Arcades of the era, both in Japan and the US, were dominated by digital machismo, offering aggressive experiences centering on death-defying physical feats: climbing, racing, shooting, sieging, failing to save humanity from nuclear holocaust, etc. Anyone who spent time in arcades then, such as seven-year-old me whenever he could cadge enough quarters from his parents, recalls that our daily soundscapes were gloriously apocalyptic cacophonies of human shouts, digitized laser-blasts, explosions, and ominously garbled robo-voices proclaiming our imminent doom.
Iwatani had a hunch that there might be room in the arcade warzone for something more meditative, based not in bloodsport but the downright quotidian: eating. Players maneuvered Pac-Man, itself said to have been modeled after a partially-eaten pizza, through a maze filled with food pellets and enticing bunches of fruit. The enemies took the form of what appeared to be ghosts in colorful sheets. Players couldn’t kill the ghosts, but they could pop “power pills” to turn the tables, ingest the attackers, and banish them for a time. It was frantic and gentle all at once, set to an upbeat soundtrack, with a colorful mixture of primaries and pastels that made the characters pop on the screen like none then or arguably since. This was the start of an entirely new gaming experience. Pac-Man was the kind of thing that made you smile when you played.

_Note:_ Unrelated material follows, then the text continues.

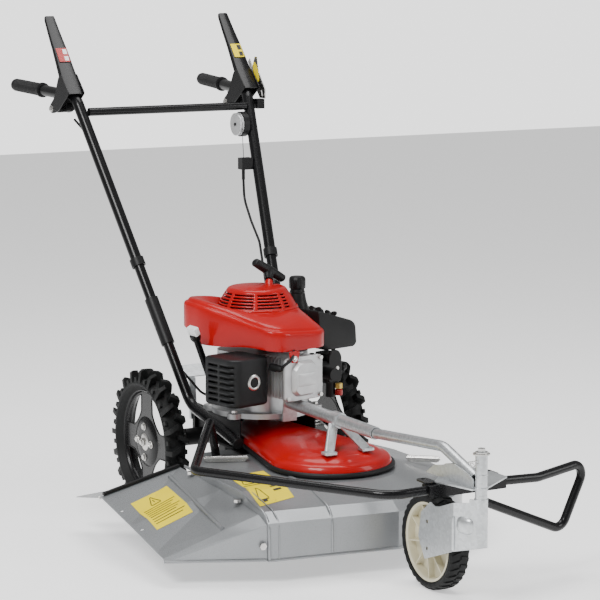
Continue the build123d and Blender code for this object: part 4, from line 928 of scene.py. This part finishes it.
piece("hose_cap", turned([(AXIS_R, 0), (9, 0), (9, 9), (6, 12), (AXIS_R, 12)], 12),
      ENGINE @ at(168, -86, 330) @ turn_about("Y", 70), PLASTIC)

# ---------------------------------------------------------------- starter grip
ROPE_R, STUB = 1.9, 40
foot = Vector((12, -10, 522))  # where the rope leaves the dome
pull = Vector((0.42, 0.5, 0.757)).normalized()
bar_way = Vector((0.874, 0, -0.485)).normalized()
across = bar_way.cross(pull).normalized()
BAR_HALF = ((0, 13), (12, 12.6), (30, 11.8), (46, 10.8), (49, 8), (50, 4))  # out from the middle, and radius
STALK = ((24.8, 7), (26, 10), (32, 10.5), (40, 13), (46, 18))  # up the rope, and half width


def oval(middle, first, second):
    """Ring of points round a middle, with two half axes."""
    return [middle + first * math.cos(a) + second * math.sin(a) for a in angles(24)]


centre = foot + pull * 50
bar_stations = [(-out, wide) for out, wide in reversed(BAR_HALF[1:])] + list(BAR_HALF)
bar_rings = [oval(centre + bar_way * out, across * wide, bar_way.cross(across) * (wide * 0.86))
             for out, wide in bar_stations]
stalk_rings = [oval(foot + pull * reach, across * (wide * 0.8), bar_way * wide) for reach, wide in STALK]
rope = rod([foot - pull * STUB, foot, foot + pull * 26], ROPE_R, 10)
piece("pull_handle", joined([skin(bar_rings), skin(stalk_rings), rope]), ENGINE, PLASTIC, body="starter",
      slot="gloss_black_plastic", stands_for=["starter_grip"], sharp=50)
guide = [(3.2, -4), (9, -4), (11, 2), (9.5, 8), (9, 19), (7.6, 22.5), (3.6, 23), (3.2, 20)]
piece("rope_guide", turned(guide, 32, loop=True), facing(foot, pull, (1, 0, 0), ENGINE), RED, sharp=50)

# ---------------------------------------------------------------- oil filler
low, high = Vector((-150, 2, 324.4)), Vector((-199, -6, 430))
tall = (high - low).length
tube = turned([(AXIS_R, 1), (9, 1), (9, 10), (7.8, 14), (7.6, tall - 8), (11, tall - 2), (12.6, tall + 2),
               (12.6, tall + 9), (AXIS_R, tall + 9)], 28)
plug = moved(plate([(-15, -7), (15, -7), (15, 7), (-15, 7)], 20, edge=2.5, corner=4), at(0, 0, tall + 9.4))
piece("filler_tube", joined([tube, tinted(plug, 1)]), facing(low, high - low, (0, 1, 0), ENGINE), GLOSS,
      WHITE, stands_for=["oil_filler"], sharp=40)

# ---------------------------------------------------------------- grips and levers
HANDLE_BEND, GRIP_END, GRIP_LENGTH = (233, 403, 941), (262, 716, 955), 150
grip_profile = [(13.6, 0), (18.3, 0), (18.5, 1.5), (18.5, 7.5), (18, 9), (15.4, 10)]
RIBS = 22
for k in range(RIBS):
    z = 14 + k * (GRIP_LENGTH - 30) / RIBS
    grip_profile += [(15.0, z), (15.9, z + 0.8), (15.9, z + 3.0), (15.0, z + 3.9)]
grip_profile += [(radius, GRIP_LENGTH - left) for radius, left in
                 ((15.2, 12), (15.8, 8), (15, 4), (11, 1), (AXIS_R, 0.2))]
grips = []
for hand, _ in HANDS:
    bend = Vector((hand * HANDLE_BEND[0], *HANDLE_BEND[1:]))
    end = Vector((hand * GRIP_END[0], *GRIP_END[1:]))
    back = (end - bend).normalized()
    seat = facing(end - back * GRIP_LENGTH, back, base=Matrix.Identity(4))
    grips.append(moved(turned(grip_profile, 40), seat))
piece("ribbed_grips", joined(grips), MACHINE, GRIP, stands_for=["grips"], sharp=34)

LEVER_X = 238.5
LEVER_PIVOT = (490, 908)  # y and z
# stations of a control lever's pressed channel: y, z, width across and depth of its side flanges
LEVER_STATIONS = ((388, 949, 42, 14), (393, 955, 42.6, 17), (431, 997, 40, 16), (476, 1053, 34.5, 12),
                  (512, 1094, 30, 10), (537, 1125, 26.5, 9), (541.5, 1131, 24, 7))
LEVER_CHEEK = ((381, 950), (430, 996), (446, 984), (470, 938), (486, 925), (499, 916), (500, 902),
               (490, 896.5), (470, 898), (445, 906))
SHEET = 2.2


def channel_ring(y, z, wide, deep, out):
    """Closed C-shaped section of a lever, whose web faces along out and whose flanges point away from it."""
    half, bend = wide / 2, 3.0
    profile = [(-half, -deep), (-half, -bend), (-half + 0.9, -0.9), (-half + bend, 0), (half - bend, 0),
               (half - 0.9, -0.9), (half, -bend), (half, -deep), (half - SHEET, -deep),
               (half - SHEET, -bend - 0.4), (half - bend - 1, -SHEET), (-half + bend + 1, -SHEET),
               (-half + SHEET, -bend - 0.4), (-half + SHEET, -deep)]
    return [(x, y + out.x * up, z + out.y * up) for x, up in profile]


for hand, word in HANDS:
    rings = []
    for k, (y, z, wide, deep) in enumerate(LEVER_STATIONS):
        before, after = LEVER_STATIONS[max(k - 1, 0)], LEVER_STATIONS[min(k + 1, len(LEVER_STATIONS) - 1)]
        run = Vector((after[0] - before[0], after[1] - before[1])).normalized()
        rings.append(channel_ring(y, z, wide, deep, Vector((-run.y, run.x))))
    meshes = [skin(rings)]
    for side in (-1, 1):
        stand = at(side * 20.4 - SHEET / 2, 0, 0) @ UPRIGHT
        meshes.append(moved(plate(LEVER_CHEEK, SHEET, corner=7), stand))
    axle = turned([(AXIS_R, -23.5), (4, -23.5), (4, 23.5), (AXIS_R, 23.5)], 24)
    meshes.append(moved(axle, at(0, *LEVER_PIVOT) @ ALONG_X))
    piece(f"pressed_lever_{word}", joined(meshes), MACHINE @ at(hand * LEVER_X, 0, 0), BLACK,
          body=f"lever_{word}", stands_for=[f"control_lever_{word}"], sharp=35)
    for side in (-1, 1):
        pin = MACHINE @ at(hand * LEVER_X + side * 21.6, *LEVER_PIVOT) @ turn_about("Y", 90 * side)
        piece(f"lever_pin_{word}_{'outer' if side == hand else 'inner'}", hexagon_bolt(7, 4, 9), pin, STEEL,
              body=f"lever_{word}")
    sticker = [(hand * LEVER_X + out, y, z) for out, y, z in
               ((-14, 452, 1021), (14, 452, 1021), (14, 478, 1053), (-14, 478, 1053))]
    marks = [bar(0.56, 0.08, 0.92, 0.4), bar(0.56, 0.55, 0.92, 0.9)]
    looks = (YELLOW, INK) if word == "left" else (VALVE_RED, WHITE)
    decal(f"lever_label_{word}", sticker, marks, looks, lift=3.2, body=f"lever_{word}")

# plugs in the front ends of the handle's lower tubes
for hand, word in HANDS:
    forward = Vector((0, -238, -46)).normalized()
    plug = turned([(AXIS_R, -6), (11, -6), (11, 0.2), (13.4, 0.4), (13.4, 2), (12.4, 3.4), (7, 4.2),
                   (AXIS_R, 4.4)], 32)
    piece(f"tube_plug_{word}", plug, facing((hand * 134, -250, 200), forward), PLASTIC, sharp=45)

# yellow field on the throttle's plate
field = [(11 * math.cos(a), 27 * math.sin(a)) for a in angles(40)]
piece("throttle_label", plate(field, 0.5, edge=0.1),
      MACHINE @ at(264.4, 413, 986) @ UPRIGHT @ turn_about("Z", -28), YELLOW, slot="galvanised")

# ---------------------------------------------------------------- hinges
KNUCKLES, KNUCKLE_R, PIN_R, PIN_OUT = 5, 6.4, 3.4, 3
HINGES = {"rear_hinge": ((-226, -268, 178), (-141, -304, 178)),
          "side_hinge": ((182, -460, 173), (236, -505, 173))}
for name, (start, end) in HINGES.items():
    run = Vector(end) - Vector(start)
    profile = [(AXIS_R, -PIN_OUT), (PIN_R, -PIN_OUT), (PIN_R, 0)]
    for k in range(KNUCKLES):
        low, high = (run.length / KNUCKLES * edge for edge in (k, k + 1))
        profile += [(KNUCKLE_R - 0.8, low), (KNUCKLE_R, low + 1), (KNUCKLE_R, high - 1.4),
                    (KNUCKLE_R - 0.8, high - 0.5)]
    profile += [(PIN_R, run.length), (PIN_R, run.length + PIN_OUT), (AXIS_R, run.length + PIN_OUT)]
    piece(name, turned(profile, 28), facing(start, run), STEEL, sharp=30)

# ---------------------------------------------------------------- floor, light and camera
FLOOR = 9  # metres from its middle to an edge
floor_mesh = bpy.data.meshes.new("floor")
floor_mesh.from_pydata([(x * FLOOR, y * FLOOR, 0) for x, y in ((-1, -1), (1, -1), (1, 1), (-1, 1))], [],
                       [(0, 1, 2, 3)])
PAPER = new_surface("pale_floor", (0.94, 0.94, 0.94), roughness=0.8, mottle=0.01, grain=0.05, grain_scale=60,
                    specular=0.1)
glow = PAPER.node_tree.nodes["Principled BSDF"].inputs
glow["Emission Color"].default_value = (1, 1, 1, 1)
glow["Emission Strength"].default_value = 0.6
floor_mesh.materials.append(PAPER)
floor = bpy.data.objects.new("floor", floor_mesh)
bpy.context.scene.collection.objects.link(floor)

# a soft sky lights the object, and the camera sees a brighter paper behind it
SKY_LIGHT, SKY_SEEN = 0.36, 2.6
world = bpy.data.worlds.new("studio")
world.use_nodes = True
sky, wires = world.node_tree.nodes, world.node_tree.links
soft = sky["Background"]
soft.inputs["Color"].default_value = (1, 1, 1, 1)
soft.inputs["Strength"].default_value = SKY_LIGHT
paper = sky.new("ShaderNodeBackground")
paper.inputs["Strength"].default_value = SKY_SEEN
seen = sky.new("ShaderNodeLightPath")
choice = sky.new("ShaderNodeMixShader")
wires.new(seen.outputs["Is Camera Ray"], choice.inputs["Fac"])
wires.new(soft.outputs["Background"], choice.inputs[1])
wires.new(paper.outputs["Background"], choice.inputs[2])
wires.new(choice.outputs["Shader"], sky["World Output"].inputs["Surface"])
bpy.context.scene.world = world


def softbox(name, place, target, size, power):
    """Rectangular studio light that faces a target."""
    light = bpy.data.lights.new(name, "AREA")
    light.shape = "RECTANGLE"
    light.size, light.size_y = size
    light.energy = power
    obj = bpy.data.objects.new(name, light)
    obj.location = place
    obj.rotation_euler = (Vector(target) - Vector(place)).to_track_quat("-Z", "Y").to_euler()
    bpy.context.scene.collection.objects.link(obj)


softbox("key", (-2.4, -1.6, 2.9), (0, -0.1, 0.4), (1.6, 1.2), 120)
softbox("fill", (2.6, -2.6, 1.8), (0, 0, 0.5), (1.2, 2.0), 42)
softbox("top", (0.2, 0.3, 3.2), (0, 0, 0.4), (2.2, 1.6), 70)

CAMERA_TURN, CAMERA_DROP, CAMERA_ROLL = math.radians(28.856), math.radians(8.7916), math.radians(-0.1213)
look = Vector((math.sin(CAMERA_TURN) * math.cos(CAMERA_DROP), math.cos(CAMERA_TURN) * math.cos(CAMERA_DROP),
               -math.sin(CAMERA_DROP)))
right = Vector((math.cos(CAMERA_TURN), -math.sin(CAMERA_TURN), 0))
up = right.cross(look)
axes = (right * math.cos(CAMERA_ROLL) + up * math.sin(CAMERA_ROLL),
        up * math.cos(CAMERA_ROLL) - right * math.sin(CAMERA_ROLL), -look)
camera = bpy.data.objects.new("camera", bpy.data.cameras.new("camera"))
camera.data.lens = 137.147
camera.data.sensor_width = 36
camera_spot = MACHINE @ Vector((-2427.74, -4701.01, 1298.09))
camera.matrix_world = at(*camera_spot) @ Matrix(axes).transposed().to_4x4()
bpy.context.scene.collection.objects.link(camera)
bpy.context.scene.camera = camera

Pac-Man didn’t fare well at first against its more boisterous counterparts. But something interesting was at work. Iwatani and his team, who staked out arcades to track the success of their handiwork, noticed that while traditional gamers — men — weren’t flocking to the machines, an entirely new audience was: young women and kids. Today this is so common as to be unremarkable, but it was mind-blowing back in 1980. At the time everyone assumed games were for adults, namely adult males. The first commercially successful video game, Pong, debuted in an American bar. In Japan, video games competed head to head with pachinko for the hundred-yen coins of a largely male audience. Pac-Man flipped the script.
Its success pioneered an entirely new market for what Western designers started calling “cutie games,” as Japanese hits like Donkey Kong, Dig Dug, and Frogger leapt into American arcades. These in turn helped make video gaming a more welcoming and diverse space. A sequel to Pac-Man came out in 1982, designed entirely by Americans because Iwatani dragged his heels creating a follow-up. They called it Ms. Pac-Man – giving video gaming its first female protagonist, while openly acknowledging the demographic that had made the original such a huge hit. (And, it seems, establishing “Pac-Man” as a surname rather than a descriptor. Who knew?)

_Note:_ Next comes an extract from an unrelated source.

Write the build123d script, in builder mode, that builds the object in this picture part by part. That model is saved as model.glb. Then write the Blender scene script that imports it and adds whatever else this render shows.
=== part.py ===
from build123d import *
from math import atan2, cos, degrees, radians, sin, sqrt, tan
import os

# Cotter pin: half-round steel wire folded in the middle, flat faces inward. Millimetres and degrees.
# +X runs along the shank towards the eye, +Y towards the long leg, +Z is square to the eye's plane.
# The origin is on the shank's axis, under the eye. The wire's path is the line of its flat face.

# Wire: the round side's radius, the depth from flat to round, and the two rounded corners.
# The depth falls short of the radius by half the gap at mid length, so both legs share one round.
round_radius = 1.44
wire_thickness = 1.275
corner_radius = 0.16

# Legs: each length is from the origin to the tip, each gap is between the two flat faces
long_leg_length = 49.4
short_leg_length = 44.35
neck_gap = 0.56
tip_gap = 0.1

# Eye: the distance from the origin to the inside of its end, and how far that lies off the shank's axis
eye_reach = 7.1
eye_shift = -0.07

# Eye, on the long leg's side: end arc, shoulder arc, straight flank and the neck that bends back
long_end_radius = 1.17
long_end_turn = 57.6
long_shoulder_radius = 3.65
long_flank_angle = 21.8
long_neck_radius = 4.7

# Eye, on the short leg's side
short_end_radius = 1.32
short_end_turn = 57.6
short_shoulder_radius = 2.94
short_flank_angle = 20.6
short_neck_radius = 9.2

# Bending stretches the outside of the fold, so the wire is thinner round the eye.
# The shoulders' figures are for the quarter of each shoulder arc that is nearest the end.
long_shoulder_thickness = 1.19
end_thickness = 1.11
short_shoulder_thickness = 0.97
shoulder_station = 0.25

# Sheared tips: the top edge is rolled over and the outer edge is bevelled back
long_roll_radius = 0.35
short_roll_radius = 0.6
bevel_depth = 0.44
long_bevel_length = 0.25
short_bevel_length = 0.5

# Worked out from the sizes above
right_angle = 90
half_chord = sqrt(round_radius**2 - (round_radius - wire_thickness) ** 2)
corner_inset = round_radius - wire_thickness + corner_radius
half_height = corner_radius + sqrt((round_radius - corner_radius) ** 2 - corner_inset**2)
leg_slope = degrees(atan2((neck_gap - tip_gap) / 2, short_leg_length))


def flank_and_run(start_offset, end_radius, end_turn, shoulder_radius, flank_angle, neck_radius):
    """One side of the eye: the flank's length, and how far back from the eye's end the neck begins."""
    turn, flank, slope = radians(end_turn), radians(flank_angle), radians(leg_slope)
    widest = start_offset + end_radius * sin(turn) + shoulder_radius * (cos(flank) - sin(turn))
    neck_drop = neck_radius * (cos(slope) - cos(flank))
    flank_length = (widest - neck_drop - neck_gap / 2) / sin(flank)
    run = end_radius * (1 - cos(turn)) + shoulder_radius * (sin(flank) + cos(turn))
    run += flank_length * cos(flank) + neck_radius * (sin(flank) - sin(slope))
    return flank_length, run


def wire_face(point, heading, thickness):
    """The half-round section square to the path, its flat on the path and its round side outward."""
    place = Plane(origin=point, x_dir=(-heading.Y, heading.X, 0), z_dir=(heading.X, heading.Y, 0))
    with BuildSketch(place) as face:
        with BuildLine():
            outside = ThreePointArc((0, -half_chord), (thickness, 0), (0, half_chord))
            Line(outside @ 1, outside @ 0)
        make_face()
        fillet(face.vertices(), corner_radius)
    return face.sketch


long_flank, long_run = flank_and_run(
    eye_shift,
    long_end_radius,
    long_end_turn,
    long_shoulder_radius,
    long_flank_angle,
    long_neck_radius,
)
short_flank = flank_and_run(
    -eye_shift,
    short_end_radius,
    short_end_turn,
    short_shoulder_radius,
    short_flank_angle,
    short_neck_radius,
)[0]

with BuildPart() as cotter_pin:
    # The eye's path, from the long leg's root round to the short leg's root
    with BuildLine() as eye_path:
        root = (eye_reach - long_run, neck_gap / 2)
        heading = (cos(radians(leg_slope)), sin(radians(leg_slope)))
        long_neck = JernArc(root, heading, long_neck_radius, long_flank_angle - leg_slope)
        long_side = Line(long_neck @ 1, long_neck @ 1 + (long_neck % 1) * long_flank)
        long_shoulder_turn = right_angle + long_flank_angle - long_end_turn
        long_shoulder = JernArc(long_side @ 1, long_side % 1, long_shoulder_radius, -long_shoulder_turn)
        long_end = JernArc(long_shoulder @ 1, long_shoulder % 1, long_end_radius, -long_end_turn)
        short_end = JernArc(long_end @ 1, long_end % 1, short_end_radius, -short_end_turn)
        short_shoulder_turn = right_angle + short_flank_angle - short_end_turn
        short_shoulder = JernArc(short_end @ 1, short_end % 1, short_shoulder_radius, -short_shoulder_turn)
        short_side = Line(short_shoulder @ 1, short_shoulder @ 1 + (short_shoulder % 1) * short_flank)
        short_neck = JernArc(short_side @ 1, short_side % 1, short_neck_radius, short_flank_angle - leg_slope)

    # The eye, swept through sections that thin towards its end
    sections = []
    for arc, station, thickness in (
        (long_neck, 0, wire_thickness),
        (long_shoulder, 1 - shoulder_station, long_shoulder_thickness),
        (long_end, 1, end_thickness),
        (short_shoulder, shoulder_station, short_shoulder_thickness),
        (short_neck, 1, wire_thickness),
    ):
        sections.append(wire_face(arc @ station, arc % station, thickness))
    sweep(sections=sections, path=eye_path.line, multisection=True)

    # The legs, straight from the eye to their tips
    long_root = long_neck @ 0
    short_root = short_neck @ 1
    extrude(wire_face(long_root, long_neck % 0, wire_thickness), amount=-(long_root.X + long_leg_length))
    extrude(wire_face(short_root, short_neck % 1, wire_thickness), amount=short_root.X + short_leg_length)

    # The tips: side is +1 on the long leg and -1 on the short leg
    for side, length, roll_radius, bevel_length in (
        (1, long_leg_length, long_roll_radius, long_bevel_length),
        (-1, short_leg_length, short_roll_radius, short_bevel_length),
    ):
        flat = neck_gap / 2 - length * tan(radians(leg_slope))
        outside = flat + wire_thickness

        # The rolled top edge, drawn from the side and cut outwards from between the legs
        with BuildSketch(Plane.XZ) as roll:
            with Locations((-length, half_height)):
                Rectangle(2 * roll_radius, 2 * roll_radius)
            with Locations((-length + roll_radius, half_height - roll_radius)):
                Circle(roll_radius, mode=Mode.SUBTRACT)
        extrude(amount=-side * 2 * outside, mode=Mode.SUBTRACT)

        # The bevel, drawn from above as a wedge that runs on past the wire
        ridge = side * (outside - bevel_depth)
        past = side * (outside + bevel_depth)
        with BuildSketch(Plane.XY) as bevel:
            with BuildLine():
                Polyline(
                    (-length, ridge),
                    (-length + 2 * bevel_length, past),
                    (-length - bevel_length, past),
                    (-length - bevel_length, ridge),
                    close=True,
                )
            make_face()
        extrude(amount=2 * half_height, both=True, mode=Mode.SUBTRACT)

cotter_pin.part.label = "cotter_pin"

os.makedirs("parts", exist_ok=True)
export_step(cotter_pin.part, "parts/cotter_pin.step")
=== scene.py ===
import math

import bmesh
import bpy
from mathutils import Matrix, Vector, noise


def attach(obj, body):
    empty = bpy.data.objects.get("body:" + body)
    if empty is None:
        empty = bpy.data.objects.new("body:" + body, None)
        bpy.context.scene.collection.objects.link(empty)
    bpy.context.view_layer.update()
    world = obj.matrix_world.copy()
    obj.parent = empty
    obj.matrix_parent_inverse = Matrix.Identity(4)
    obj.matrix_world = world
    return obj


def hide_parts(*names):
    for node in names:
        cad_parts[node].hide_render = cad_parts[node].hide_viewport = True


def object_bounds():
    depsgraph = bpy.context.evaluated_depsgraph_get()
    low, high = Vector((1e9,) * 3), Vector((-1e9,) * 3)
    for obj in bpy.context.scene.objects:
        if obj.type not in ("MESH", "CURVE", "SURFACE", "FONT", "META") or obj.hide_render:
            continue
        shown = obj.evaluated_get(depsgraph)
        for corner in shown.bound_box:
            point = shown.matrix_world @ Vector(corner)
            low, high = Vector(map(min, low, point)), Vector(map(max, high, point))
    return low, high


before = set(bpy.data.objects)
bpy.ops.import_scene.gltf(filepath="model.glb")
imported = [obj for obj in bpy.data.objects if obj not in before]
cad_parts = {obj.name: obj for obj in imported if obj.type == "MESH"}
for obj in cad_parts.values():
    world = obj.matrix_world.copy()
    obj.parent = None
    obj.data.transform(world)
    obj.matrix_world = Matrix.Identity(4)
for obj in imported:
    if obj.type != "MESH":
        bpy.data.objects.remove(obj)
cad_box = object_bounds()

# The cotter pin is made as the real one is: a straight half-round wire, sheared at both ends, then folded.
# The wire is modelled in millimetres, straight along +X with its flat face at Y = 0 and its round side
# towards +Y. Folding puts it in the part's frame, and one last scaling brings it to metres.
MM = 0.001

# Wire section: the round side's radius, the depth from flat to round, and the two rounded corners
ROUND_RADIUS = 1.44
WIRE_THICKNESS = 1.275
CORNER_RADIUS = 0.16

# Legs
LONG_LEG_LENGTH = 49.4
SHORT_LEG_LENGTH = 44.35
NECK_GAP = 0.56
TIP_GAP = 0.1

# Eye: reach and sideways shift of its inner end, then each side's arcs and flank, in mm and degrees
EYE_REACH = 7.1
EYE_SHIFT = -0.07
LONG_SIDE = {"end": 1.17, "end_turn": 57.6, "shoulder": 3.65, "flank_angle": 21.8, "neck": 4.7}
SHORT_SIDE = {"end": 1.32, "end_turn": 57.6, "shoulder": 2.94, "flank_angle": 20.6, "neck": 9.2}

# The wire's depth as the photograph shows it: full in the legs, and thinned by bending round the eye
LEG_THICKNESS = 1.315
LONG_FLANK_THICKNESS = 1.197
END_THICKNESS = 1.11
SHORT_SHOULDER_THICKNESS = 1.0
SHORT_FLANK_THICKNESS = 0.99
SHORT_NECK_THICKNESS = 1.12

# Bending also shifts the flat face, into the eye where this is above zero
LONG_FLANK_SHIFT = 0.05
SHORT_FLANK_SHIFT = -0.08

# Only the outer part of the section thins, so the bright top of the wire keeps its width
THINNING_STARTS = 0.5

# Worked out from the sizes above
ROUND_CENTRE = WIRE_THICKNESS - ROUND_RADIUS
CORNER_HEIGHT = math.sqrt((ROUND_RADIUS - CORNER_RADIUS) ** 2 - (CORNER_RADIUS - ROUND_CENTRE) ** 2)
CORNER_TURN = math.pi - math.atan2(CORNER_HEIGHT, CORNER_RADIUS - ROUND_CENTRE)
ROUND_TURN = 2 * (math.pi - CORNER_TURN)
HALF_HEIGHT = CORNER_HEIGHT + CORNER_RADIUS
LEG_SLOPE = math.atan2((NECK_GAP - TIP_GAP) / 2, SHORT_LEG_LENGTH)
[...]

There were “maze-runners” before Pac-Man, but none anywhere as insanely and relentlessly kawaii as Iwatani’s. That proved to be the tipping point. By embracing those sensibilities, Iwatani paved the way for a revolution — not only in games but the Japanese tech industry as a whole. By the mid-1990s, only a decade or so after Pac-Man’s debut, young Japanese women emerged from the tech-shadows to become the primary drivers of tech through their consumption habits. Their hunger for karaoke spurred new forms of digital storage and transmission; their hunger for connection pioneered new forms of communication such as selfies, texting, and emojis. Sanrio pocket-pagers and wildly decorated feature-phones became must-have accessories for any girl out on the town. Wired magazine lauched a “Japanese Schoolgirl Watch” column to track these “doyennes of personal tech.”

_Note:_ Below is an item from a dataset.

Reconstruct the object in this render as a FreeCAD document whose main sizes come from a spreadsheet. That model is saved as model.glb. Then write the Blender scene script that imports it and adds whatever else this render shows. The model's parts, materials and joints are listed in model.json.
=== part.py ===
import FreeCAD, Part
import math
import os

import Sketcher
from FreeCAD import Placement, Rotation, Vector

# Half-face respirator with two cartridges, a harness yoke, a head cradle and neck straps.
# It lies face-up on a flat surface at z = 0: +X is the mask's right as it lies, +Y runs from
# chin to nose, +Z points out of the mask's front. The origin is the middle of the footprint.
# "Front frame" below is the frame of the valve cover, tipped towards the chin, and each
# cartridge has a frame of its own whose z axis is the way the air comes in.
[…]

By the early 21st century, young women had become such ferociously savvy tech consumers that they had the power to topple even titans of industry. Think of the iPhone in 2007. It was a massive hit everywhere with just one exception: Japan. The reason was simple. Apple, assuming what they sold in America would sell everywhere, neglected to include an emoji palette. Japanese women stayed away from the device in droves — and so did everyone else. Due to differing cell phone standards of the era, couples needed to buy the same devices to easily text with one another. If the wives and girlfriends of consumers wouldn’t buy iPhones, neither would they.
Softbank and Apple scrambled to rectify the situation, and sales quickly recovered. But it was a lesson: ignore those outside your assumed demographic at your own peril. You never know when they’ve taken a “power pill” and are about to eat your lunch.